And let me tell you, I was just as judgmental as that sentence sounds.

I could not wrap my head around people making life-long commitments before they even had an established life. It’s not my fault that I thought this way, because the majority opinion about young marriage in today’s society is not a supportive one. Over the years, it has become the norm to put off marriage until you have an education and an established career. Basically, this means you put off marriage until you learn how to be an adult, instead of using marriage as a foundation to launch into adulthood.

When young couples get married, people will assume that you are having a baby, and they will say that you’re throwing your life away — it’s inevitable.

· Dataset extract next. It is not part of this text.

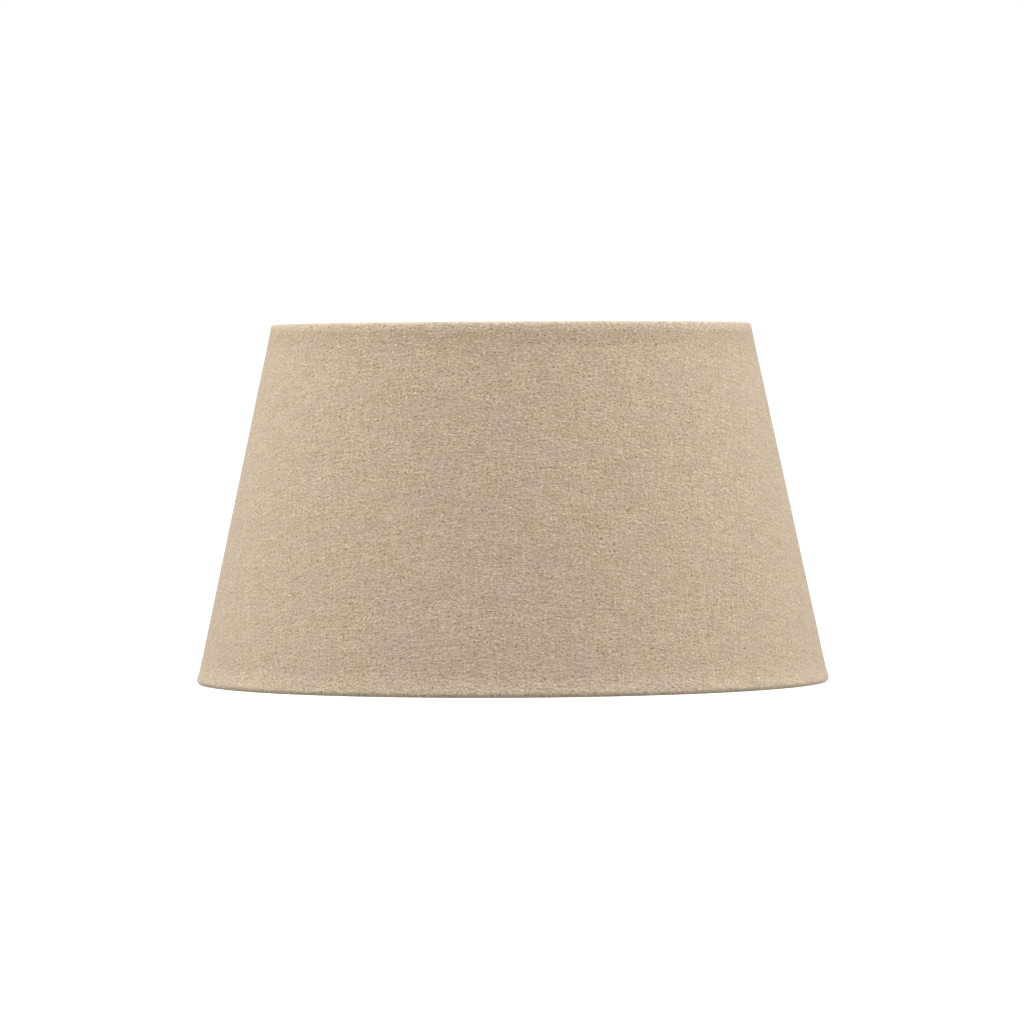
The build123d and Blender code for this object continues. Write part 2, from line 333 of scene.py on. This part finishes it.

It’s safe to say that my perspective changed once I signed my marriage certificate at the age of 18. Although marriage is not always easy and getting married at such a young age definitely sets you up for some extra challenges, there is something to be said about entering into marriage and adulthood at the same time.

SEE ALSO: Finding A Husband In College

Getting married young does not mean giving up your dreams. It means having someone dream your dreams with you. When you get lost along the way, and your dreams and goals seem out of reach, it’s having someone there to point you in the right direction and show you the way back. Despite what people are going to tell you, it definitely doesn’t mean that you are going to miss out on all the experiences life has to offer. It simply means that you get to share all of these great adventures with the person you love most in the world.

And trust me, there is nothing better than that. It doesn’t mean that you are already grown up, it means that you have someone to grow with.

You have someone to stick with you through anything from college classes and changing bodies to negative bank account balances.

You have someone to sit on your used furniture with and talk about what you want to do and who you want to be someday.

Then, when someday comes, you get to look back on all of that and realize what a blessing it is to watch someone grow. Even after just one year of marriage, I look back and I am incredibly proud of my husband. I’m proud of the person he has become, and I’m proud of what we have accomplished together. I can’t wait to see what the rest of our lives have in store for us.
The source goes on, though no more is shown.